2012 was a big turning point but it had nothing to do with the Olympics

It was that Mitt Romney lost to Obama
 

sus

Well-known member
2012 was a big turning point but it had nothing to do with the Olympics

It was that Mitt Romney lost to Obama

HEre's McKenna
The most direct link between the Wake and 2012 comes out in the thought of Terence McKenna. McKenna's notorious Timewave theory was originally calculated to zero out in mid-November of 2012... Terence came up with the Nov. 2012 end date by counting forward 24,576 days (384x64) from the dropping of the atomic bomb over Hiroshima on Aug. 6th, 1945.
 

sus

Well-known member
15/ I reread various passages, thumbed through McHugh, and all I could think about was the pain and poverty and sadness of Joyce’s life: all the eye operations and physical suffering. The alcoholism, the untreated syphilis, the constant money-seeking and white wine spritzers.
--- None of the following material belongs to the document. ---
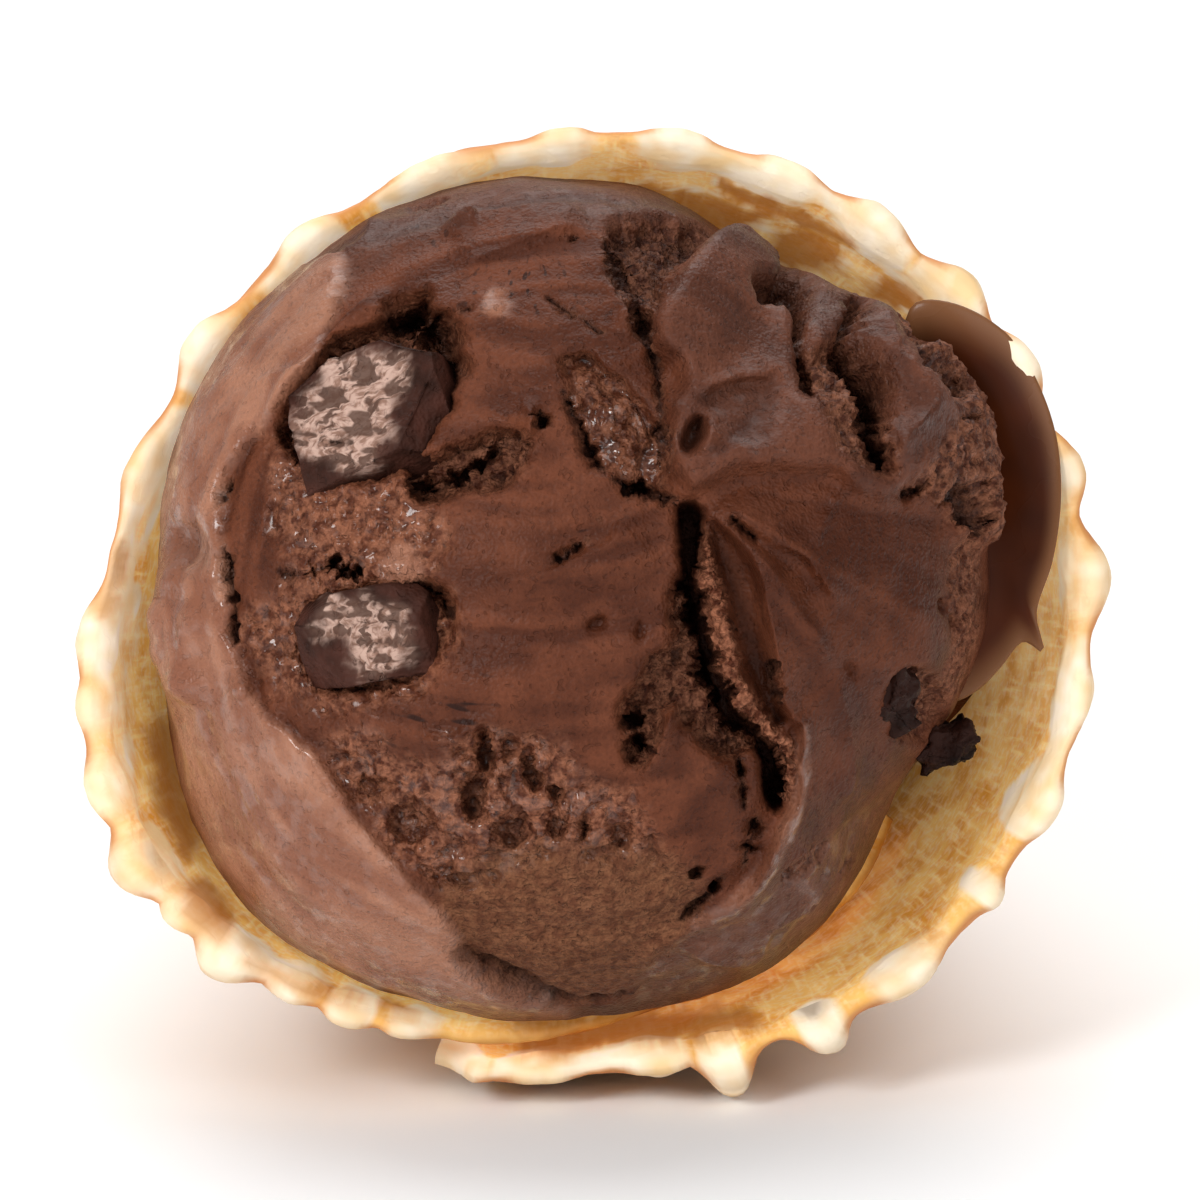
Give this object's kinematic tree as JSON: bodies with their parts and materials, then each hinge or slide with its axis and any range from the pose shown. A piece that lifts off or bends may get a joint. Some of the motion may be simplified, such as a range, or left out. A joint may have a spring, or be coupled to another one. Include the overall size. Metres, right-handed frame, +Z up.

16/ It hit me that writing is a technology that allows humans to escape the constraints of their bodies. Maybe it was because my own body was broken and I was looking for a file and saw myself. But the Wake made a lot of sense to me as an escape attempt.
 

Corpsey

bandz ahoy
Tried reading a bit of this last night. Could make neither head nor tail of it. I think if it was say 50 pages long I might give it a go.